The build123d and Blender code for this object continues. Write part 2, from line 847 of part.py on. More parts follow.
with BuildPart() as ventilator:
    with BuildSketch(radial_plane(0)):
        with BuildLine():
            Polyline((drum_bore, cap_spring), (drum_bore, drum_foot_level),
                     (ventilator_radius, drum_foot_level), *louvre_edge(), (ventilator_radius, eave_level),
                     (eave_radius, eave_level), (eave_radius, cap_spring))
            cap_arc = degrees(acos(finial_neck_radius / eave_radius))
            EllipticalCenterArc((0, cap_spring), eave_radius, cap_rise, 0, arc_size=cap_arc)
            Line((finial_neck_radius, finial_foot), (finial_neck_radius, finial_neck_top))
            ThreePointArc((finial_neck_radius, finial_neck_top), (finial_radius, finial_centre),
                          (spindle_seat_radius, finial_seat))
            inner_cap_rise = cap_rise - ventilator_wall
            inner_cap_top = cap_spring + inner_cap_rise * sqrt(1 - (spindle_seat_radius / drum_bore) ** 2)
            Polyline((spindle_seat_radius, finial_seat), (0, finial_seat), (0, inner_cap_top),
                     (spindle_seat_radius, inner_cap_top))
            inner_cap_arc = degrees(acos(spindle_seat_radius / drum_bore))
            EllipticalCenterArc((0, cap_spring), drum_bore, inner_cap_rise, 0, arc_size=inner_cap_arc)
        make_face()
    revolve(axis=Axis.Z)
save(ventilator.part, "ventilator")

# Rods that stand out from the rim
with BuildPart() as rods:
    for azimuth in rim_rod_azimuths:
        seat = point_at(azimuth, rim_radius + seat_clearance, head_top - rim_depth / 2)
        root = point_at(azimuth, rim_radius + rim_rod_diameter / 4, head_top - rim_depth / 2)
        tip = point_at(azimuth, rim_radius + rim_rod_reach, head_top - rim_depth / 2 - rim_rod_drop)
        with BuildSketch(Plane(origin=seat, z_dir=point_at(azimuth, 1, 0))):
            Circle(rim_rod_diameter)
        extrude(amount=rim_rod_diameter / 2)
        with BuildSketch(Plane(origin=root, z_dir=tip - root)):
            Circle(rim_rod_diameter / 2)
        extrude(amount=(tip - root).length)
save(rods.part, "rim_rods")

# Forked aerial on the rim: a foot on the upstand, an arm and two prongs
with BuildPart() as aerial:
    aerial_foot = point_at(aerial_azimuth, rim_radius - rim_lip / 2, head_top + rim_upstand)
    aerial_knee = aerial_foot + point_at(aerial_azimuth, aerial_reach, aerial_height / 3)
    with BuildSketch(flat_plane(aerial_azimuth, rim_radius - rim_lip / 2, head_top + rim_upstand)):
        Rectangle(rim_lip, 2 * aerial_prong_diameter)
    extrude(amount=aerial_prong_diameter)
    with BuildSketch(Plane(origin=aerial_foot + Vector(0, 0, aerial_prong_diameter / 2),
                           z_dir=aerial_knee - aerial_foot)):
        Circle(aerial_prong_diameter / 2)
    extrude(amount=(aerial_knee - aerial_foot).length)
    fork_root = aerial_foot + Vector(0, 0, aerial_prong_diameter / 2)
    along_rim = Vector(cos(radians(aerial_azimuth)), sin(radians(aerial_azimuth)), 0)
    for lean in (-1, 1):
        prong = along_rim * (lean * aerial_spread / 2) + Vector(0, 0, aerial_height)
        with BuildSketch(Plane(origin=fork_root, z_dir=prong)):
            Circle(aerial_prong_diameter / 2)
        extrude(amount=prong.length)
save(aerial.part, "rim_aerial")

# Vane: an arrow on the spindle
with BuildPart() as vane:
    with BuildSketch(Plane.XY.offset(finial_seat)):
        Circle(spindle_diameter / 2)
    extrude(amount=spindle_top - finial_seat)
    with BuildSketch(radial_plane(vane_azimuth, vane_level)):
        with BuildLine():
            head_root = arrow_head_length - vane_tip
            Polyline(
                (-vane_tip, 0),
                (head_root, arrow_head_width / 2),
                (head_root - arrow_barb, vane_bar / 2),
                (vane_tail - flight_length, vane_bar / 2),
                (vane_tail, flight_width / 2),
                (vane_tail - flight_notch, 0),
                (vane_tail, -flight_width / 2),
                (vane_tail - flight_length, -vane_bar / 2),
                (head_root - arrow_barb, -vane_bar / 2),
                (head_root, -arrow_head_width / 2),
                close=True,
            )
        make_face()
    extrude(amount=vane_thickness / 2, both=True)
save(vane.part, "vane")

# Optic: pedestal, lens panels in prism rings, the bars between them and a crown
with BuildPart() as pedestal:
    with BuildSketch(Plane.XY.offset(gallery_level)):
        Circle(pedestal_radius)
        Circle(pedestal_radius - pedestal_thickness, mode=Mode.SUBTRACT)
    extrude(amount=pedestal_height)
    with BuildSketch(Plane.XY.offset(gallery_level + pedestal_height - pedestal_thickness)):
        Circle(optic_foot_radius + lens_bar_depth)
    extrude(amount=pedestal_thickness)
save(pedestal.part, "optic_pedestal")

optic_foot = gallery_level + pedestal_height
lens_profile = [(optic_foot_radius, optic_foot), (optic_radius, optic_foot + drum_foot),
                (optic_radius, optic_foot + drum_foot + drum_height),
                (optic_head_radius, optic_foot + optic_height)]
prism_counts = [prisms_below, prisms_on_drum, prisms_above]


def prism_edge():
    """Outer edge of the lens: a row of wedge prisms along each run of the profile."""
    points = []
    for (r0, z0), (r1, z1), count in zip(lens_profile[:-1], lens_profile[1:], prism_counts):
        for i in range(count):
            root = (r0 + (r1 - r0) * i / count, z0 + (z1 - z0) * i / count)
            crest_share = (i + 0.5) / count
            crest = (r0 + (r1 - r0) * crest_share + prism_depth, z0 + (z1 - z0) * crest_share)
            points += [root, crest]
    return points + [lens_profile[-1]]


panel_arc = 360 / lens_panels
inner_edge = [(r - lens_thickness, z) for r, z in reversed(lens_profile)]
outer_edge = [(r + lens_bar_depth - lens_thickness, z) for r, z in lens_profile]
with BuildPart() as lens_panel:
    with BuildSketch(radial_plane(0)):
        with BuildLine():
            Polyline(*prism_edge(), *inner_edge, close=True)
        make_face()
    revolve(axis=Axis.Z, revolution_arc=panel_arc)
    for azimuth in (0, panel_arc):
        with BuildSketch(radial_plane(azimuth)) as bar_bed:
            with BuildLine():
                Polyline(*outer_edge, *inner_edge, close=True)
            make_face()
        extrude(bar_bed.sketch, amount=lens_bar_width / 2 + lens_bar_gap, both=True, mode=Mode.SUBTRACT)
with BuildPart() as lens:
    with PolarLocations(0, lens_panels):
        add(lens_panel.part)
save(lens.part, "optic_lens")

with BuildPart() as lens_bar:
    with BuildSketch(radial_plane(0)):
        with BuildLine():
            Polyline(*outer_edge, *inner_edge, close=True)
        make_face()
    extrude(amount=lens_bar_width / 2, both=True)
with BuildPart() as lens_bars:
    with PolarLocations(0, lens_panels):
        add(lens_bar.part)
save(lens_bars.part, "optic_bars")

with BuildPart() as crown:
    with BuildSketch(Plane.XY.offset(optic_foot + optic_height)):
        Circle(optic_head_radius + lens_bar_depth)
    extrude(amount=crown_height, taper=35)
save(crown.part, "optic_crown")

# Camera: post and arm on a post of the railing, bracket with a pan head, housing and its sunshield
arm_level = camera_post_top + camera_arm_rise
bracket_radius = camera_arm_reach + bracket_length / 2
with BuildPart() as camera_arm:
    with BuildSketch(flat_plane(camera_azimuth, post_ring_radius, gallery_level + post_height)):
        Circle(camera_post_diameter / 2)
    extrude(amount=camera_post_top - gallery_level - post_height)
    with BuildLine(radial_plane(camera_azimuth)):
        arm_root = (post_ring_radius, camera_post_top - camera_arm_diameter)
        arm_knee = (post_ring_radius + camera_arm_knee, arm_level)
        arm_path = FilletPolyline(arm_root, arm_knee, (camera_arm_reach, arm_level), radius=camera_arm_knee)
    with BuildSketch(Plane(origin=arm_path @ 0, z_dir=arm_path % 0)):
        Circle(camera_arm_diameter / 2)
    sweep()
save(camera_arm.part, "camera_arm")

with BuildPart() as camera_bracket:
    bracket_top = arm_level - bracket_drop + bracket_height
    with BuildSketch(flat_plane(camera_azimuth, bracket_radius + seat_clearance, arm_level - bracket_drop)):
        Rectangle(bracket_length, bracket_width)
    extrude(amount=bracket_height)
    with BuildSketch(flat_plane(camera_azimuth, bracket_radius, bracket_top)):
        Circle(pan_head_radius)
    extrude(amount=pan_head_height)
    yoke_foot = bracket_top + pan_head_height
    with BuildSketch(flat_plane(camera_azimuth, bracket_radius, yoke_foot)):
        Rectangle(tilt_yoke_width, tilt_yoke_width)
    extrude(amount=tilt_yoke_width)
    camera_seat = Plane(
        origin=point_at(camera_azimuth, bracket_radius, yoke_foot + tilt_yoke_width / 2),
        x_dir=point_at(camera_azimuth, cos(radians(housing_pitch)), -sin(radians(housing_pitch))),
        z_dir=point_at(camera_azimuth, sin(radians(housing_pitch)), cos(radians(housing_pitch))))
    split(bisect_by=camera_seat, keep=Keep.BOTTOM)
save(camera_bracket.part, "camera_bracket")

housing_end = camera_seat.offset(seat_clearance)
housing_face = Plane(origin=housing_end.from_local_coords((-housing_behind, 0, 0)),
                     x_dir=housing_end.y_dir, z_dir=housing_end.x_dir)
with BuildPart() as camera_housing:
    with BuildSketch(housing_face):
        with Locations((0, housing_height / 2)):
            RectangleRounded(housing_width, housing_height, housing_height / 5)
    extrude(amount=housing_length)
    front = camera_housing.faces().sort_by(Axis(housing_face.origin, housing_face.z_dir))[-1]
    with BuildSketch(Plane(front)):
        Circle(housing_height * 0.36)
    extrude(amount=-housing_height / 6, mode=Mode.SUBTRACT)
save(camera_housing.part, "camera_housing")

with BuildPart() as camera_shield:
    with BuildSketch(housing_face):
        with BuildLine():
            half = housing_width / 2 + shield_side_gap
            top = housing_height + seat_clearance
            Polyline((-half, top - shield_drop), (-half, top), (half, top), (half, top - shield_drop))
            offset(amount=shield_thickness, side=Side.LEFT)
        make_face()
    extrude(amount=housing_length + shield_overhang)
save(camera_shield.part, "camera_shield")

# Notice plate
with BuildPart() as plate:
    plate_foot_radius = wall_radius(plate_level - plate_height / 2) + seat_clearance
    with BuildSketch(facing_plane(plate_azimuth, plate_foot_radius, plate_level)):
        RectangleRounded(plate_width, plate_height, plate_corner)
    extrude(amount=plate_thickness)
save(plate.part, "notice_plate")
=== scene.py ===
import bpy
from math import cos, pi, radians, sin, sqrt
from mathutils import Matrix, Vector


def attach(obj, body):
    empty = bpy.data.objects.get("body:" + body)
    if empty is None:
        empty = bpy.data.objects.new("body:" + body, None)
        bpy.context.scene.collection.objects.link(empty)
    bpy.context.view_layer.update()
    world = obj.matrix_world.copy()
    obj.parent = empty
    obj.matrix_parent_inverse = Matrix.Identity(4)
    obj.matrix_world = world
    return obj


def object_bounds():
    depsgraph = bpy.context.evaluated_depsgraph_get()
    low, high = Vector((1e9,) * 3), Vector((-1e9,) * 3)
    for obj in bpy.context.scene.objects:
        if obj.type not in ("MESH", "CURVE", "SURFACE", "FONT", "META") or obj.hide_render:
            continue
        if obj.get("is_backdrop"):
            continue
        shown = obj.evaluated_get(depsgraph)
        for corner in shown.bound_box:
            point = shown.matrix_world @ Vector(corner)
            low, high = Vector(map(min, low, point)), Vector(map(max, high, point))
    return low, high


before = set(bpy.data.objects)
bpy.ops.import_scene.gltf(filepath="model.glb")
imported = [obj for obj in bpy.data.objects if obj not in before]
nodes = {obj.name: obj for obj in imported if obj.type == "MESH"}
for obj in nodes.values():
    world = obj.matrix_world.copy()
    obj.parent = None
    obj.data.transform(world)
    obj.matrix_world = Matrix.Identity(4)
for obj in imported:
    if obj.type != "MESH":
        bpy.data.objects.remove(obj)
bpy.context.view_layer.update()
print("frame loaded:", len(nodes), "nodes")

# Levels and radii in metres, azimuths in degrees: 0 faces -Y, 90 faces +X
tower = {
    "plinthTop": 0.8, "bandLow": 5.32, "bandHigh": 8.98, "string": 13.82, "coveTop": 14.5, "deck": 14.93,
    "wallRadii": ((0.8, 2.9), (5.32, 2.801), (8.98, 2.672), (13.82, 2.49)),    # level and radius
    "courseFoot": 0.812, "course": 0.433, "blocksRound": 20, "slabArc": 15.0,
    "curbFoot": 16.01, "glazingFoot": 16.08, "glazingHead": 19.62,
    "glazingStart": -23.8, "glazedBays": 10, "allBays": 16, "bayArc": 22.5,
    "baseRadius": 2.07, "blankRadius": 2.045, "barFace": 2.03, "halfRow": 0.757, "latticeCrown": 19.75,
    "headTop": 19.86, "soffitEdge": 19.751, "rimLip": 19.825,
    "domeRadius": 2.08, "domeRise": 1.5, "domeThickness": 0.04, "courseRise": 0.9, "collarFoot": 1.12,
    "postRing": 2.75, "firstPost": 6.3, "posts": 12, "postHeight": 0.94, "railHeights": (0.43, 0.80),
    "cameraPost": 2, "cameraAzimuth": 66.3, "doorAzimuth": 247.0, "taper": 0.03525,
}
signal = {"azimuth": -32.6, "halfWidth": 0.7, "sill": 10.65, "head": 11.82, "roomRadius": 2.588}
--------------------
Problem to work on: Proceeding from the line containing "obj.parent = empty" through the line containing "for corner in", transcribe the lines above exactly, both end lines included.

The response:
    obj.parent = empty
    obj.matrix_parent_inverse = Matrix.Identity(4)
    obj.matrix_world = world
    return obj


def object_bounds():
    depsgraph = bpy.context.evaluated_depsgraph_get()
    low, high = Vector((1e9,) * 3), Vector((-1e9,) * 3)
    for obj in bpy.context.scene.objects:
        if obj.type not in ("MESH", "CURVE", "SURFACE", "FONT", "META") or obj.hide_render:
            continue
        if obj.get("is_backdrop"):
            continue
        shown = obj.evaluated_get(depsgraph)
        for corner in shown.bound_box:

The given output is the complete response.